Carol Duarte – A cada encontro o grupo lê um texto ou o pedaço de um livro e cada um marca o trecho que mais lhe chamou a atenção, seja por ter achado bonito, seja por ter alguma relação com sua história de vida ou, no caso dos técnicos, com sua área de trabalho. Ele lê o pedaço destacado, diz qual é a página, todos leem junto e então o aluno/técnico explica o porquê da escolha. Na escola isso é feito uma vez por semana. Com os técnicos são marcados encontros periódicos.

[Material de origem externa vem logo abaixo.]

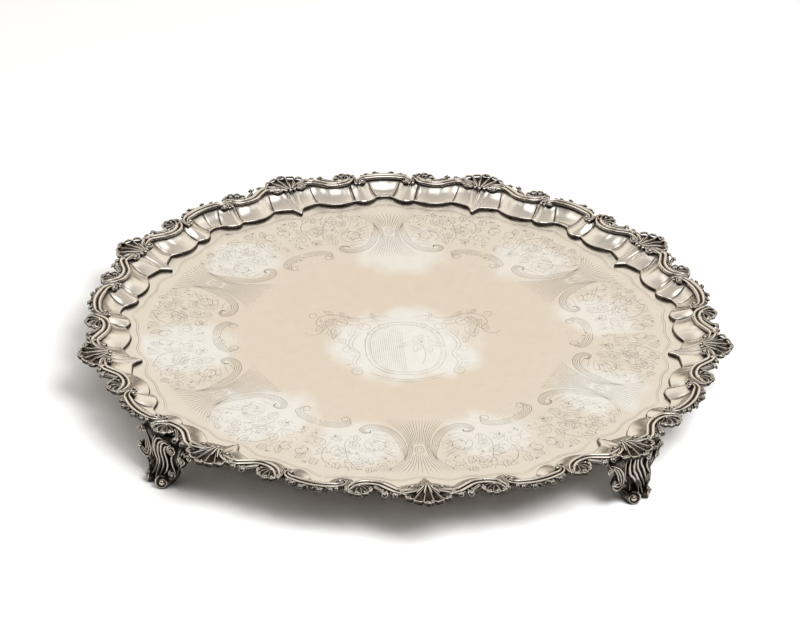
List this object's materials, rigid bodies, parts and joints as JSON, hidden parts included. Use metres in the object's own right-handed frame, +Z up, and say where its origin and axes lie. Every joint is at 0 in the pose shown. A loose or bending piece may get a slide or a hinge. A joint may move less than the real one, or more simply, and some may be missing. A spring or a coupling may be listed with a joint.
{
  "type": "footed salver",
  "caption": "Large round silver salver with an engraved floor, lobed panelled edge, cast shell and scroll border and scroll bracket feet.",
  "frame": {"origin": "centre of the outer box on the table plane under the feet; the tray's own axis lies 4.35 mm towards +Y because the border has an odd number of shells", "axes": "+Z up; -Y towards the viewer, so one shell points along -Y; +Y is the top of the engraved design"},
  "size_m": [0.5514, 0.5512, 0.0458],
  "materials": {
    "sheet_silver": "polished silver sheet, softly worn, with engraved line work",
    "cast_silver_shells": "cast silver with darkened recesses and polished high points",
    "cast_silver_scrolls": "cast silver moulding, polished, darkened in the grooves",
    "cast_silver_feet": "cast silver, oxidised in the recesses"
  },
  "bodies": {
    "root": {"foot_1": "cast_silver_feet", "foot_2": "cast_silver_feet", "foot_3": "cast_silver_feet", "foot_4": "cast_silver_feet", "plate": "sheet_silver", "scroll_casting_1": "cast_silver_scrolls", "scroll_casting_2": "cast_silver_scrolls", "scroll_casting_3": "cast_silver_scrolls", "scroll_casting_4": "cast_silver_scrolls", "scroll_casting_5": "cast_silver_scrolls", "scroll_casting_6": "cast_silver_scrolls", "scroll_casting_7": "cast_silver_scrolls", "scroll_casting_8": "cast_silver_scrolls", "scroll_casting_9": "cast_silver_scrolls", "shell_casting_1": "cast_silver_shells", "shell_casting_2": "cast_silver_shells", "shell_casting_3": "cast_silver_shells", "shell_casting_4": "cast_silver_shells", "shell_casting_5": "cast_silver_shells", "shell_casting_6": "cast_silver_shells", "shell_casting_7": "cast_silver_shells", "shell_casting_8": "cast_silver_shells", "shell_casting_9": "cast_silver_shells"}
  },
  "joints": []
}
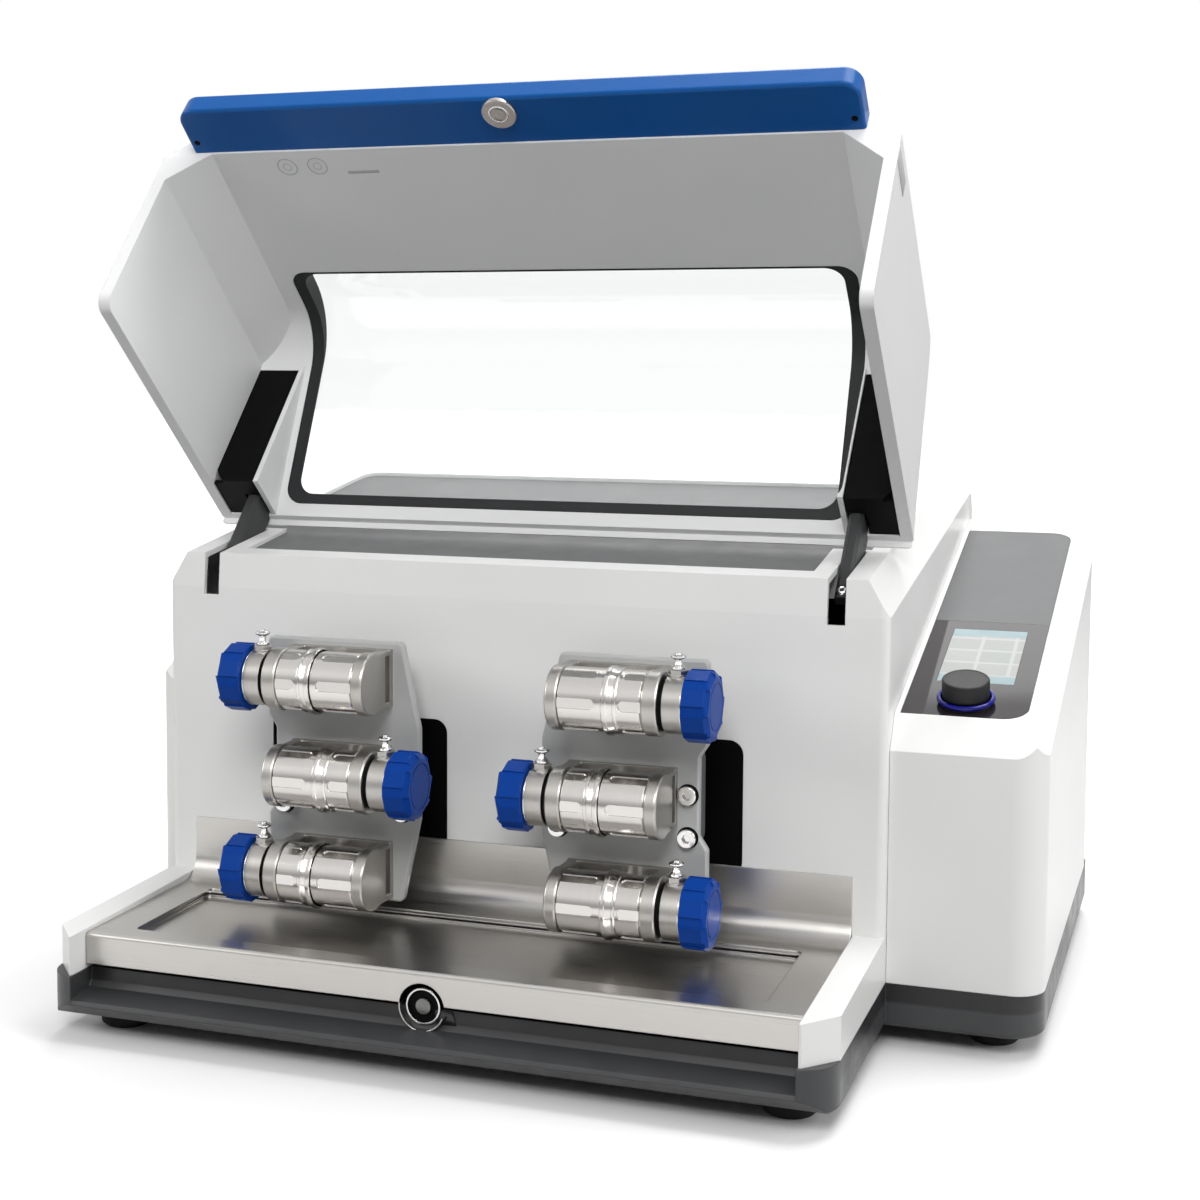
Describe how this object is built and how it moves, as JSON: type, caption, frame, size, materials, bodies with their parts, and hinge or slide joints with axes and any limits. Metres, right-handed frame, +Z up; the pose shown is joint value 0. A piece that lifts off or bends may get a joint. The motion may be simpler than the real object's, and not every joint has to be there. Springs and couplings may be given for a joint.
{
  "type": "laboratory mixer mill",
  "caption": "Bench-top laboratory mixer mill with a hinged front hood and window, swinging clamp stations for steel grinding jars, a steel drip tray, a control console and a motor drive",
  "frame": {"origin": "centre of the overall footprint, on the bench under the feet; +X to the operator's right, +Y to the rear, +Z up", "axes": "+X width, +Y depth towards the rear, +Z up"},
  "size_m": [0.69, 0.585, 0.6573],
  "materials": {
    "shell": "satin",
    "base": "matte",
    "rubber": "matte",
    "seal": "matte",
    "inlay": "matte",
    "console_glass": "polished",
    "screen": "polished",
    "knob_black": "matte",
    "handle_blue": "satin",
    "wheel_blue": "satin",
    "ring_blue": "polished",
    "stainless": "brushed",
    "jar_steel": "polished",
    "bright_steel": "polished",
    "plate_paint": "satin",
    "casting": "cast",
    "dark_metal": "satin",
    "window": "polished",
    "black_plastic": "matte",
    "panel_paint": "satin"
  },
  "bodies": {
    "base": {"base_pan": "base", "rubber_feet": "rubber", "main_housing": "shell", "top_inlay": "inlay", "wall_seals": "seal", "drip_tray": "stainless", "lid_magnet": "bright_steel", "left_side_cover": "shell", "console_housing": "shell", "console_rear_inlay": "inlay", "display_glass": "console_glass", "touch_display": "screen", "dial_ring": "ring_blue", "rear_panel": "panel_paint", "power_inlet": "black_plastic", "drive_frame": "casting", "rocker_shafts": "bright_steel", "drive_motor": "dark_metal", "hinge_pins": "bright_steel"},
    "lid": {"hood_shell": "shell", "window_pane": "window", "window_gasket": "seal", "front_bar": "handle_blue", "armature_plate": "bright_steel", "hinge_arms": "dark_metal", "arm_covers": "black_plastic"},
    "knob": {"control_knob": "knob_black"},
    "switch": {"mains_switch": "black_plastic"},
    "eccentric": {"eccentric_shaft": "bright_steel"},
    "rocker_left": {"rocker_arm_left": "casting", "holder_plate_left": "plate_paint", "plate_screws_left": "bright_steel", "jar_brackets_left": "stainless", "jar_bodies_left": "jar_steel", "jar_caps_left": "jar_steel"},
    "clamp_left_top": {"clamp_pad_left_top": "bright_steel"},
    "wheel_left_top": {"handwheel_left_top": "wheel_blue"},
    "pin_left_top": {"plunger_left_top": "bright_steel"},
    "clamp_left_middle": {"clamp_pad_left_middle": "bright_steel"},
    "wheel_left_middle": {"handwheel_left_middle": "wheel_blue"},
    "pin_left_middle": {"plunger_left_middle": "bright_steel"},
    "clamp_left_bottom": {"clamp_pad_left_bottom": "bright_steel"},
    "wheel_left_bottom": {"handwheel_left_bottom": "wheel_blue"},
    "pin_left_bottom": {"plunger_left_bottom": "bright_steel"},
    "rocker_right": {"rocker_arm_right": "casting", "holder_plate_right": "plate_paint", "plate_screws_right": "bright_steel", "jar_brackets_right": "stainless", "jar_bodies_right": "jar_steel", "jar_caps_right": "jar_steel"},
    "clamp_right_top": {"clamp_pad_right_top": "bright_steel"},
    "wheel_right_top": {"handwheel_right_top": "wheel_blue"},
    "pin_right_top": {"plunger_right_top": "bright_steel"},
    "clamp_right_middle": {"clamp_pad_right_middle": "bright_steel"},
    "wheel_right_middle": {"handwheel_right_middle": "wheel_blue"},
    "pin_right_middle": {"plunger_right_middle": "bright_steel"},
    "clamp_right_bottom": {"clamp_pad_right_bottom": "bright_steel"},
    "wheel_right_bottom": {"handwheel_right_bottom": "wheel_blue"},
    "pin_right_bottom": {"plunger_right_bottom": "bright_steel"}
  },
  "joints": [
    {"name": "lid_hinge", "type": "hinge", "parent": "base", "child": "lid", "pos_m": [-0.033, -0.07425, 0.31164], "axis": [1, 0, 0], "range_deg": [0, 132.75]},
    {"name": "dial_turn", "type": "hinge", "parent": "base", "child": "knob", "pos_m": [0.286, -0.0729, 0.23456], "axis": [0, -0.2732, 0.962], "continuous": true},
    {"name": "mains_switch_rock", "type": "hinge", "parent": "base", "child": "switch", "pos_m": [0.078, 0.2865, 0.101], "axis": [1, 0, 0], "range_deg": [0, 12]},
    {"name": "eccentric_turn", "type": "hinge", "parent": "base", "child": "eccentric", "pos_m": [-0.0387, -0.0105, 0.075], "axis": [0, 0, 1], "continuous": true},
    {"name": "rocker_swing_left", "type": "hinge", "parent": "base", "child": "rocker_left", "pos_m": [-0.144, -0.0585, 0.173], "axis": [0, 0, 1], "range_deg": [-3, 3]},
    {"name": "clamp_slide_left_top", "type": "slide", "parent": "rocker_left", "child": "clamp_left_top", "axis": [-1, 0, 0], "range_m": [0, 0.004]},
    {"name": "wheel_turn_left_top", "type": "hinge", "parent": "clamp_left_top", "child": "wheel_left_top", "pos_m": [-0.204, -0.1875, 0.2408], "axis": [-1, 0, 0], "range_deg": [0, 360]},
    {"name": "pin_pull_left_top", "type": "slide", "parent": "rocker_left", "child": "pin_left_top", "axis": [0, 0, 1], "range_m": [0, 0.005], "stiffness_N_per_m": 400},
    {"name": "clamp_slide_left_middle", "type": "slide", "parent": "rocker_left", "child": "clamp_left_middle", "axis": [1, 0, 0], "range_m": [0, 0.004]},
    {"name": "wheel_turn_left_middle", "type": "hinge", "parent": "clamp_left_middle", "child": "wheel_left_middle", "pos_m": [-0.084, -0.1875, 0.1716], "axis": [1, 0, 0], "range_deg": [0, 360]},
    {"name": "pin_pull_left_middle", "type": "slide", "parent": "rocker_left", "child": "pin_left_middle", "axis": [0, 0, 1], "range_m": [0, 0.005], "stiffness_N_per_m": 400},
    {"name": "clamp_slide_left_bottom", "type": "slide", "parent": "rocker_left", "child": "clamp_left_bottom", "axis": [-1, 0, 0], "range_m": [0, 0.004]},
    {"name": "wheel_turn_left_bottom", "type": "hinge", "parent": "clamp_left_bottom", "child": "wheel_left_bottom", "pos_m": [-0.204, -0.1875, 0.1024], "axis": [-1, 0, 0], "range_deg": [0, 360]},
    {"name": "pin_pull_left_bottom", "type": "slide", "parent": "rocker_left", "child": "pin_left_bottom", "axis": [0, 0, 1], "range_m": [0, 0.005], "stiffness_N_per_m": 400},
    {"name": "rocker_swing_right", "type": "hinge", "parent": "base", "child": "rocker_right", "pos_m": [0.0666, -0.0585, 0.173], "axis": [0, 0, 1], "range_deg": [-3, 3]},
    {"name": "clamp_slide_right_top", "type": "slide", "parent": "rocker_right", "child": "clamp_right_top", "axis": [1, 0, 0], "range_m": [0, 0.004]},
    {"name": "wheel_turn_right_top", "type": "hinge", "parent": "clamp_right_top", "child": "wheel_right_top", "pos_m": [0.1266, -0.1875, 0.2408], "axis": [1, 0, 0], "range_deg": [0, 360]},
    {"name": "pin_pull_right_top", "type": "slide", "parent": "rocker_right", "child": "pin_right_top", "axis": [0, 0, 1], "range_m": [0, 0.005], "stiffness_N_per_m": 400},
    {"name": "clamp_slide_right_middle", "type": "slide", "parent": "rocker_right", "child": "clamp_right_middle", "axis": [-1, 0, 0], "range_m": [0, 0.004]},
    {"name": "wheel_turn_right_middle", "type": "hinge", "parent": "clamp_right_middle", "child": "wheel_right_middle", "pos_m": [0.0066, -0.1875, 0.1716], "axis": [-1, 0, 0], "range_deg": [0, 360]},
    {"name": "pin_pull_right_middle", "type": "slide", "parent": "rocker_right", "child": "pin_right_middle", "axis": [0, 0, 1], "range_m": [0, 0.005], "stiffness_N_per_m": 400},
    {"name": "clamp_slide_right_bottom", "type": "slide", "parent": "rocker_right", "child": "clamp_right_bottom", "axis": [1, 0, 0], "range_m": [0, 0.004]},
    {"name": "wheel_turn_right_bottom", "type": "hinge", "parent": "clamp_right_bottom", "child": "wheel_right_bottom", "pos_m": [0.1266, -0.1875, 0.1024], "axis": [1, 0, 0], "range_deg": [0, 360]},
    {"name": "pin_pull_right_bottom", "type": "slide", "parent": "rocker_right", "child": "pin_right_bottom", "axis": [0, 0, 1], "range_m": [0, 0.005], "stiffness_N_per_m": 400}
  ],
  "couplings": [
    {"joint": "wheel_turn_left_top", "follows": "clamp_slide_left_top", "rad_per_m": 1570.8},
    {"joint": "wheel_turn_left_middle", "follows": "clamp_slide_left_middle", "rad_per_m": 1570.8},
    {"joint": "wheel_turn_left_bottom", "follows": "clamp_slide_left_bottom", "rad_per_m": 1570.8},
    {"joint": "wheel_turn_right_top", "follows": "clamp_slide_right_top", "rad_per_m": 1570.8},
    {"joint": "wheel_turn_right_middle", "follows": "clamp_slide_right_middle", "rad_per_m": 1570.8},
    {"joint": "wheel_turn_right_bottom", "follows": "clamp_slide_right_bottom", "rad_per_m": 1570.8},
    {"joint": "rocker_swing_right", "follows": "rocker_swing_left", "ratio": -1}
  ]
}
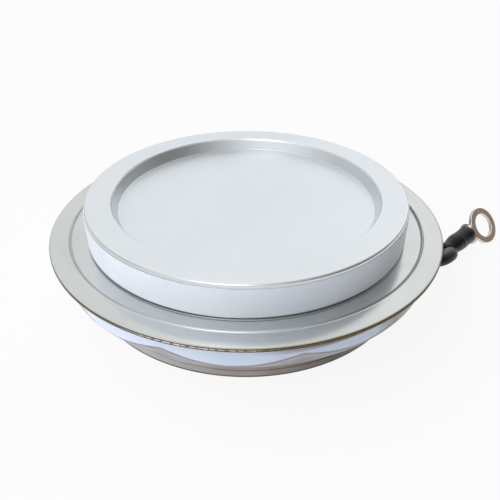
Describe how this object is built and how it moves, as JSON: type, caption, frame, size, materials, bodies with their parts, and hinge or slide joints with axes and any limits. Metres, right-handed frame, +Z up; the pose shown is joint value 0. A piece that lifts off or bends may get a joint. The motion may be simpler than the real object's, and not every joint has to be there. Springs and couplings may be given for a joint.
{
  "type": "thyristor",
  "caption": "Disc-shaped press-pack thyristor: nickel-plated pole pieces clamp a silicon wafer in a glazed ceramic ring with a welded brim and a short gate lead with a ring terminal.",
  "frame": {"origin": "centre of the lower electrode's ring-shaped seating land, on the plane that the part stands on", "axes": "+Z up along the disc's axis, from the lower electrode to the upper one; +X towards the side where the gate lead leaves"},
  "size_m": [0.0954, 0.076, 0.0188],
  "materials": {
    "lower_electrode": "nickel-plated copper, turned, satin grey-brown",
    "base_braze_ring": "silver braze",
    "seat_flange": "nickel-iron sheet, satin",
    "ceramic_braze_lower": "silver braze",
    "ceramic_ring": "white glazed alumina, glossy",
    "ceramic_braze_upper": "silver braze",
    "lower_weld_flange": "nickel-plated sheet, satin",
    "upper_weld_flange": "nickel-plated sheet, fine satin",
    "rim_weld": "cold-weld edge, olive brown",
    "cap_braze_ring": "silver braze",
    "upper_electrode": "nickel-plated copper, lapped satin face",
    "label_band": "plain white polyester film, semi-gloss",
    "lower_silver_foil": "silver foil, matt",
    "anode_molybdenum_disc": "lapped molybdenum",
    "silicon_wafer": "polished silicon",
    "junction_coating": "white silicone rubber",
    "cathode_molybdenum_disc": "lapped molybdenum",
    "upper_silver_foil": "silver foil, matt",
    "locating_ring": "moulded PTFE, off-white",
    "gate_cup": "moulded PTFE, white",
    "gate_spring": "spring steel",
    "gate_pin": "silver-plated copper",
    "gate_bush": "moulded PTFE, off-white",
    "gate_wire": "silver-plated copper wire",
    "gate_wire_sleeve": "PTFE sleeving, white",
    "gate_tube": "nickel-iron tube, soldered end",
    "gate_lead": "black silicone insulation, satin",
    "lead_core": "tinned copper strands",
    "lug_sleeve": "black heat-shrink sleeve, wrinkled, satin",
    "ring_lug": "tinned copper, dull"
  },
  "bodies": {
    "root": {"lower_electrode": "lower_electrode", "base_braze_ring": "base_braze_ring", "seat_flange": "seat_flange", "ceramic_braze_lower": "ceramic_braze_lower", "ceramic_ring": "ceramic_ring", "ceramic_braze_upper": "ceramic_braze_upper", "lower_weld_flange": "lower_weld_flange", "upper_weld_flange": "upper_weld_flange", "rim_weld": "rim_weld", "cap_braze_ring": "cap_braze_ring", "upper_electrode": "upper_electrode", "label_band": "label_band", "lower_silver_foil": "lower_silver_foil", "anode_molybdenum_disc": "anode_molybdenum_disc", "silicon_wafer": "silicon_wafer", "junction_coating": "junction_coating", "cathode_molybdenum_disc": "cathode_molybdenum_disc", "upper_silver_foil": "upper_silver_foil", "locating_ring": "locating_ring", "gate_cup": "gate_cup", "gate_spring": "gate_spring", "gate_pin": "gate_pin", "gate_bush": "gate_bush", "gate_wire": "gate_wire", "gate_wire_sleeve": "gate_wire_sleeve", "gate_tube": "gate_tube", "gate_lead": "gate_lead", "lead_core": "lead_core", "lug_sleeve": "lug_sleeve", "ring_lug": "ring_lug"}
  },
  "joints": []
}
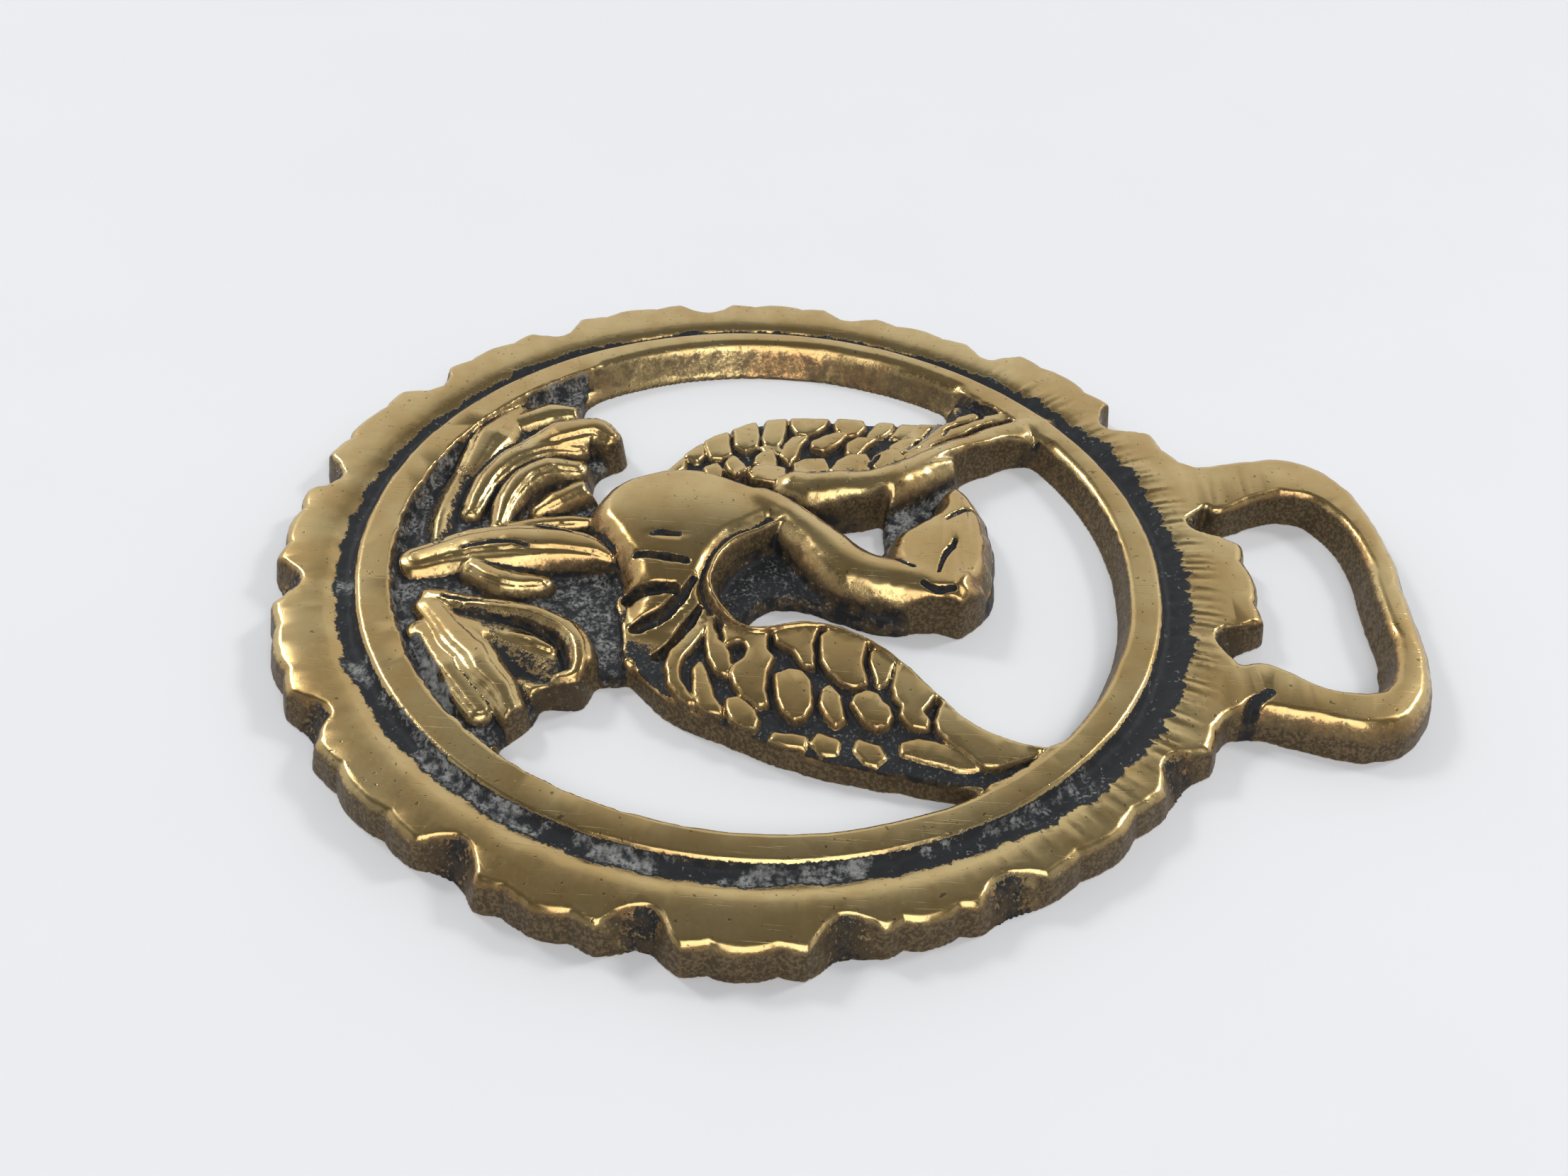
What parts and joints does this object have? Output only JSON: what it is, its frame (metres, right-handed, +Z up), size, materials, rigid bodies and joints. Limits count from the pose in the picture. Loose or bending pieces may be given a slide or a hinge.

Avante – Qual o foco dessa ação?

Carol Duarte – Bem, junto aos alunos o foco é estimular o aprendizado da interpretação de texto, habilidades orais, respeito e, porque não conteúdos que vão para outras disciplinas como a aulas de português em si, ou mesmo curiosidades sobre um evento histórico, por exemplo, que levarão para pesquisar nas aulas de história.

Junto aos técnicos, além de promover uma reflexão sobre sua área de atuação, possibilita uma aproximação, a partir da experiência, da ação realizada na escola, em parceria com a comunidade. Isso vai dar uma condição melhor aos técnicos de colaborar com essa aprendizagem e fortalecer laços entre os atores envolvidos, além de dar sustentabilidade à proposta na rede municipal. Um dia a iniciativa da Avante e Instituto Natura naquela rede var chegar a um ponto de fechamento de ciclo, e para que a ação tenha continuidade, o único caminho é a autonomia da rede.

Avante – Fale mais um pouco sobre como se dá o aprendizado desses conteúdos nas escolas.

Carol Duarte – Quando os participantes da Tertúlia Dialógica selecionam um trecho do texto para discutir, eles estão relacionando esse texto com a sua vida e essa é uma competência muito pobre no Brasil hoje – a interpretação de texto. Então, quando se dedicam à discussão desses trechos, compartilhando pontos de vista e sentimentos, eles estão aprendendo a desenvolver habilidades orais, tão importantes até mesmo para ingressar no mercado de trabalho.

Já o respeito é trabalhado a partir do momento em que eles falam o que estão sentindo e o outro ouve, sem julgamento de certo, nem errado. O desrespeito não cabe no momento da Tertúlia e o papel do mediador é justamente garantir esse espaço respeitoso de fala e escuta. É possível haver discordâncias, mas é preciso colocar as razões para isso. E para se colocar tem que respeitar a ordem de inscrição garantida pelo mediador.

Avante – Quem são os mediadores?

Carol Duarte – Nas Tertúlias Literárias Dialógicas, nas escolas, qualquer um da comunidade que queira participar como voluntário, que se mostre interessado. A gente acredita que todo mundo tem alguma coisa para ensinar. Tem escolas lá em Horizonte (CE), por exemplo, em que as mediadoras são a auxiliar de serviços gerais e a merendeira. Elas se mostraram interessadas e afirmaram que queriam ler os clássicos e fazer a Tertúlia com os meninos.

Com os técnicos quem faz a mediação é o formador local do projeto, que é alguém integrado à equipe do projeto. O papel do formador local é orienta e formar as pessoas que vão atuar nas Atuações Educativas de Êxito. No caso das Tertúlias Dialógicas, o formador local explica como acontece, faz um piloto com os voluntários, e faz o acompanhamento mensal, fazendo ajustes, quando necessário, orientando, por exemplo, algum professor da grade regular que tenha dúvida em relação à ação.
Nesse caso, o professor é chamado para atuar como voluntário e, assim, sair da teoria e ir para a prática. De forma adaptada, é o que estamos fazendo com os técnicos.

Avante – A participação da equipe de serviços gerais da escola, como os auxiliares de serviços gerais e as merendeiras chega a ser uma surpresa se pensarmos nos desafios que são impostos a essa participação. Não que não gostem, ou não queiram, mas porque, no geral, não tiveram acesso à leitura (uma realidade brasileira). E agora estão lendo clássicos da literatura. Como isso tem funcionado?

Carol Duarte – Pois bem, isso mostra a amplitude da ação. Não importa se os voluntários não tenham tido acesso à leitura, agora eles têm a oportunidade de ler e, no caso de uma dupla, o fazem juntos e participam mediando. Não opinam na hora, só se quiserem, se sentirem-se à vontade, porque o papel do mediador é garantir o espaço de fala respeitosa e o espaço de escuta no momento que a Tertúlia acontece.